Alex: "In 1971, in a letter he wrote me from the forest, he said that “after twelve years away and now over a year back here, I find the pygmies as beautiful and warm and human as ever. It would be next to impossible to romanticize them.”"

I think it necessary to read Turnbull's statement very carefully and without jumping to conclusions about its meaning.
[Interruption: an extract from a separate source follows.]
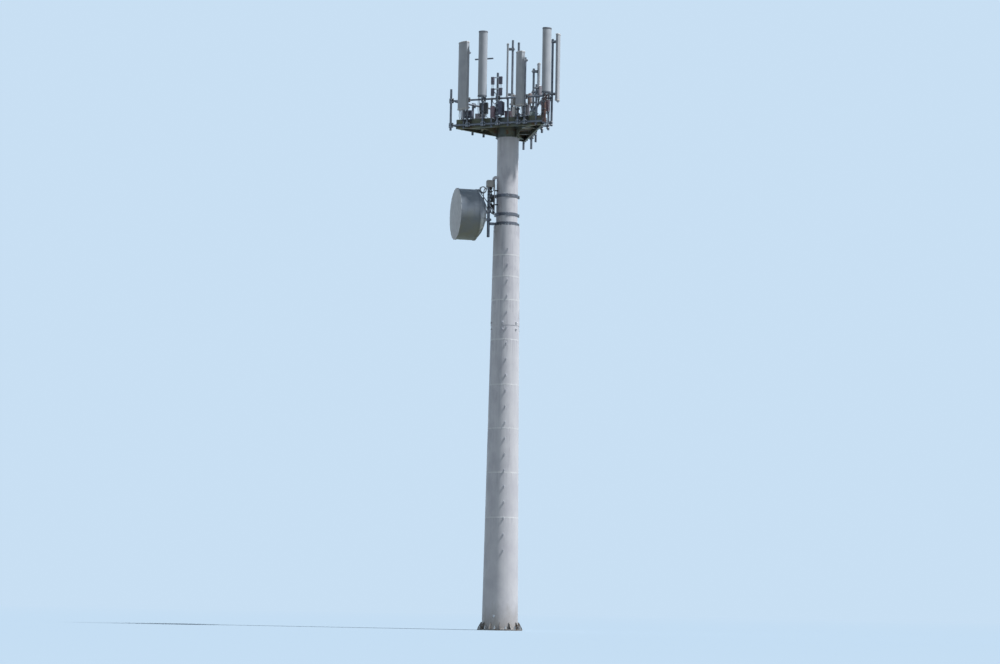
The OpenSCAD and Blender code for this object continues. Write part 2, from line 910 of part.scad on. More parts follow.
// Radio box clamped round the top of the dish's pipe
module dish_radio() {
    box_w = 260;
    box_h = 270;
    color([0.70, 0.72, 0.75]) on_dish()
        translate([dish_pipe_r, 0, dish_pipe_rise + dish_pipe_l / 2 - box_h])
            difference() {
                union() {
                    translate([-130, -box_w / 2, 0])
                        cube([220, box_w, box_h]);
                    for (y = [-box_w / 2 : 26 : box_w / 2 - fin_t])
                        translate([-130 - fin_h, y, 10])
                            cube([fin_h + 1, fin_t, box_h - 20]);
                }
                translate([0, 0, -through])
                    cylinder(d = dish_pipe_d + 2 * seat, h = box_h + 2 * through);
            }
}

// Small amplifiers in pairs on two crossbars, at the top of the middle pipe of the front face
module radio_stack() {
    tiers = [1235, 1690];
    bar = 40;
    bar_l = 460;
    box_w = 130;
    box_h = 300;
    box_d = 90;
    bar_out = pipe_d / 2 + seat;
    color([0.62, 0.62, 0.66]) on_pipe(3, 0)
        for (z = tiers) {
            translate([bar_out, -bar_l / 2, z])
                cube([bar, bar_l, bar]);
            for (y = [-bar_l / 2, bar_l / 2 - box_w]) {
                translate([bar_out + bar, y, z + bar - box_h])
                    cube([box_d, box_w, box_h]);
                for (k = [0.3, 0.7])
                    translate([bar_out + bar + box_d / 2, y + k * box_w, z + bar - box_h - port_l])
                        cylinder(d = port_d, h = port_l);
            }
        }
}

// A cast housing with cooling fins on its outer side and connectors under it
module radio(w, d, h) {
    shell = d - fin_h;
    count = floor((w - fin_t) / fin_pitch);
    first = -(count * fin_pitch + fin_t) / 2;
    linear_extrude(h)
        union() {
            translate([0, -w / 2])
                square([shell, w]);
            for (i = [0 : count])
                translate([shell - 1, first + i * fin_pitch])
                    square([fin_h + 1, fin_t]);
        }
    for (k = port_places)
        translate([d * 0.35, k * w / 5, -port_l])
            cylinder(d = port_d, h = port_l);
}

// Radio units on the pipes, and the cabinets on the deck in which the feeders end
module radio_units() {
    color([0.84, 0.84, 0.82]) {
        for (u = radio_specs)
            on_pipe(u[0], u[1])
                translate([pipe_d / 2 + radio_gap, 0, u[2]])
                    radio(u[3], u[4], u[5]);
        for (c = cabinets)
            on_face(c[0])
                translate([c[1], c[2] - c[4] / 2, deck_z])
                    cube([c[3], c[4], c[5]]);
    }
}

function unit(v) = v / norm(v);

// The route with each corner rounded over a length of r each way
function rounded_route(pts, r, steps = 5) = [
    for (i = [0 : len(pts) - 1])
        if (i == 0 || i == len(pts) - 1)
            pts[i]
        else
            let (
                a = pts[i] + r * unit(pts[i - 1] - pts[i]),
                b = pts[i] + r * unit(pts[i + 1] - pts[i])
            )
            for (k = [0 : steps])
                let (t = k / steps)
                    (1 - t) * (1 - t) * a + 2 * t * (1 - t) * pts[i] + t * t * b
];

// A round cable swept along a route, as rings of flat sides
module cable(points, d, bend, sides = 10, steps = 5) {
    path = rounded_route(points, bend, steps);
    last = len(path) - 1;
    across = [0.21, 0.35, 0.91];
    rings = [
        for (i = [0 : last])
            let (
                t = unit(path[min(i + 1, last)] - path[max(i - 1, 0)]),
                u = unit(cross(across, t)),
                v = cross(t, u)
            )
            for (k = [0 : sides - 1])
                path[i] + d / 2 * (cos(k * 360 / sides) * u + sin(k * 360 / sides) * v)
    ];
    walls = [
        for (i = [0 : last - 1])
            for (k = [0 : sides - 1])
                let (n = (k + 1) % sides)
                    [i * sides + k, i * sides + n, (i + 1) * sides + n, (i + 1) * sides + k]
    ];
    start_cap = [for (k = [sides - 1 : -1 : 0]) k];
    end_cap = [for (k = [0 : sides - 1]) last * sides + k];
    polyhedron(points = rings, faces = concat([start_cap], walls, [end_cap]));
}

// Feeders laid on the deck, from the hub to the cabinets
module feeder_cables() {
    bend = 140;
    z = deck_z + feeder_d / 2 + seat;
    starts = [[-330, -240], [60, -400], [400, -130]];
    color([0.16, 0.16, 0.18])
        for (i = [0 : len(cabinets) - 1]) {
            c = cabinets[i];
            cable([
                [starts[i][0], starts[i][1], z],
                face_place(c[0], [c[1] - 320, c[2], z]),
                face_place(c[0], [c[1] - seat, c[2], z])
            ], feeder_d, bend);
        }
}

// Jumpers that hang from a panel's connectors, pass its pipe and rise into a radio unit
module jumper_cables() {
    bend = 40;
    beside = pipe_d / 2 + jumper_d / 2 + 30;
    last = len(port_places) - 1;
    color([0.16, 0.16, 0.18])
        for (j = jumper_sets)
            for (k = [0 : last]) {
                unit_spec = radio_specs[j[1]];
                m = last - k;
                outer = abs(port_places[m]) == 2;
                start = panel_port(panel_specs[j[0]], k);
                end = radio_port(unit_spec, m);
                low = end[2] - jumper_drop - (outer ? 34 : 0);
                away = sign(port_places[m]) * (beside + (outer ? 30 : 0));
                passing = pipe_place(unit_spec[0], unit_spec[1], [0, away, low - deck_z]);
                cable([
                    start, [start[0], start[1], low], passing, [end[0], end[1], low], end
                ], jumper_d, bend, 8, 3);
            }
}

base_flange();
base_gussets();
lower_shaft();
upper_shaft();
port_cover();
step_lugs();
shaft_cap();
extension_tube();
headframe_hub();
radial_arms();
edge_beam_front();
edge_beam_right();
edge_beam_back();
deck_plates();
toe_boards();
guard_rail_front();
guard_rail_right();
guard_rail_back();
pipes_front();
pipes_right();
pipes_back();
clamps_front();
clamps_right();
clamps_back();
outriggers();
panel_left_wide();
panel_left_tall();
panel_back();
panel_middle();
panel_right_tall();
panel_right_outer();
panel_right_short();
dish_collars();
dish_arms();
dish_pipe();
dish_yoke();
dish_reflector();
dish_drum();
dish_radome();
dish_radio();
radio_stack();
radio_units();
feeder_cables();
jumper_cables();
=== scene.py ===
import math
import random
import bmesh
import bpy
from mathutils import Matrix, Vector


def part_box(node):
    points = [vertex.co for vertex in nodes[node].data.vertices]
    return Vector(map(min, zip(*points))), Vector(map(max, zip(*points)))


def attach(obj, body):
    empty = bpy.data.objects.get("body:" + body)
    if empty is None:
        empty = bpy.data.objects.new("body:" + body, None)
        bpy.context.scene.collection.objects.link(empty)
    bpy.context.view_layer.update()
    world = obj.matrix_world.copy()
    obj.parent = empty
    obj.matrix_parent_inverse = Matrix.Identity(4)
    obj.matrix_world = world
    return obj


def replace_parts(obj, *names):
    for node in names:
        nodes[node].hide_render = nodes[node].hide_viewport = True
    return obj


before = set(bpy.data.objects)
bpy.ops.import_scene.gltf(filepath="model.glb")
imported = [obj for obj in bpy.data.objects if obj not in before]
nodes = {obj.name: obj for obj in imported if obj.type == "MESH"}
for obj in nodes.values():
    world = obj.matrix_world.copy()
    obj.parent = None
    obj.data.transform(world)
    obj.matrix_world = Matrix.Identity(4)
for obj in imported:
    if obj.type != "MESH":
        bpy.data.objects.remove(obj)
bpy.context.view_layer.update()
scene = bpy.context.scene
randomDraw = random.Random(41)
print("frame loaded with", len(nodes), "nodes")


# Shader helpers
def fillInputs(tree, made, inputs):
    for name, value in inputs.items():
        socket = made.inputs[name]
        if isinstance(value, bpy.types.NodeSocket):
            tree.links.new(value, socket)
        else:
            socket.default_value = (*value, 1) if socket.type == "RGBA" else value
    return made


def addNode(tree, kind, inputs=None, **settings):
    made = tree.nodes.new(kind)
    for name, value in settings.items():
        setattr(made, name, value)
    return fillInputs(tree, made, inputs or {})


def calculated(tree, operation, first, second=0.0, clamped=False):
    inputs = {0: first, 1: second}
    return addNode(tree, "ShaderNodeMath", inputs, operation=operation, use_clamp=clamped).outputs[0]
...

I see no problem with his view of the pygmies as "beautiful," and certainly from everything we've read, including the field notes themselves, even as seen through Alex's critical eyes, they can be described as "warm," especially if excitability, emotion, and force of personality are aspects of "warmth." And they can certainly be regarded as "human," if we allow that one can be very "human" despite a variety of flaws of the sort that might make one want to comment that the pygmies may indeed be "all too human." What it seems to me that Turnbull is trying to convey is his admiration for a certain spontaneity, honesty, and genuineness in the character of most of the Mbuti he encountered. He was clearly impressed by the unspoiled and honest aspect of their personalities, which comes through despite all their very real failings. It's not so much what Turnbull says in his letter to Alex as what he does not say that for me is the real problem. His statement, while possibly accurate and even meaningful, also hides a reluctance on his part to come to terms with the more disturbing aspects of Mbuti society that are revealed in the notes and were perhaps repressed by Turnbull, who obviously became more interested in what the Mbuti might symbolize for Western society than what they actually were in day to day life.